Mecklenburg-Vorpommerns Ministerpräsidentin Manuela Schwesig (SPD) hatte nach den Beratungen gesagt, die Länder seien sich darin einig, dass zur Finanzierung eines Energiepreisdeckels „Über- und Zufallsgewinne“ der Energiekonzerne abgeschöpft werden sollen. Brandenburgs Regierungschef Dietmar Woidke (SPD) sprach sich für eine Ausnahme von der Schuldenbremse aus, um die Energiepreisbremse zu finanzieren.
Schwesig dagegen blieb bei dem Thema zurückhaltend: „Es gibt mehrere Bundesländer, die eine Protokollnotiz abgegeben haben, dass sie diese außergewöhnliche Notlage (…) als Grundlage sehen, im Zweifel eine Ausnahme von der Schuldenbremse zu machen. Wir werden sehen, ob das notwendig ist“, sagte sie am Mittwochabend. Nach Angaben ihres Sprechers hat Mecklenburg-Vorpommern die Notiz mitgetragen.
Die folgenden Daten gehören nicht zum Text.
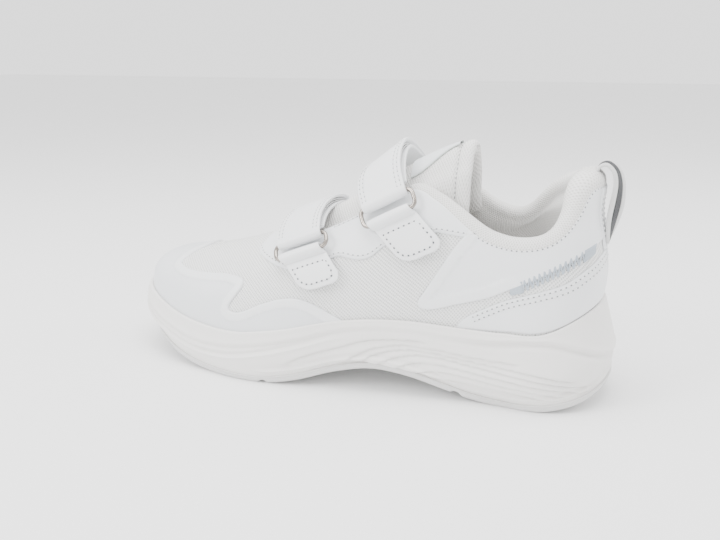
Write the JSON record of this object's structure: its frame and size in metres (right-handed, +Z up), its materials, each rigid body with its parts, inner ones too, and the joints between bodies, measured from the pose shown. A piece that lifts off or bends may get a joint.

Innerhalb der Ampelregierung im Bund ist ein mögliches Aussetzen der Schuldenbremse strittig. Die FDP mit Finanzminister Christian Lindner ist bisher strikt dagegen.
Der Bund der Steuerzahler sieht durchaus auch Spielraum bei den Ländern, sich an der Finanzierung zu beteiligen. „Ich sehe, dass die Länder derzeit hohe Milliarden-Überschüsse anhäufen, während sich der Bund immer tiefer im Krisenmodus und in seinen Schulden festfährt“, sagte der Präsident des Vereins, Reiner Holznagel, dem Redaktionsnetzwerk Deutschland (RND/ Donnerstag). Er forderte, die Energie- und Inflationskrise müsse von allen staatlichen Ebenen mit gleicher Vehemenz angepackt werden. „Es darf nicht sein, dass der Bund zum Einzelspieler wird und die Länder von der Seitenlinie aus kommentieren.“
Der Deutsche Städte- und Gemeindebund unterstützte die Forderung nach einer Energiepreisbremse. Sie könne „den Menschen, den Kommunen, aber auch der mittelständischen Wirtschaft wirklich helfen“, sagte der Hauptgeschäftsführer des Deutschen Städte- und Gemeindebunds, Gerd Landsberg, der Rheinischen Post. Wichtig sei, dass eine Energiepreisbremse alle Energieträger erfasse.
Der Sozialverband VdK forderte „ein bezahlbares Basiskontingent an Gas und Strom für alle Haushalte“, wie VdK-Präsidentin Verena Bentele dem RND sagte. „Die kalte Jahreszeit ist da, und immer mehr Menschen fürchten sich vor den hohen Gasabschlägen und Energierechnungen in ihren Briefkästen, weil das Geld nicht mehr reicht.“ Zur Finanzierung der Entlastungsmaßnahmen schlug sie eine „faire Vermögenssteuer“ und die „Besteuerung von großen Krisengewinnen“ vor.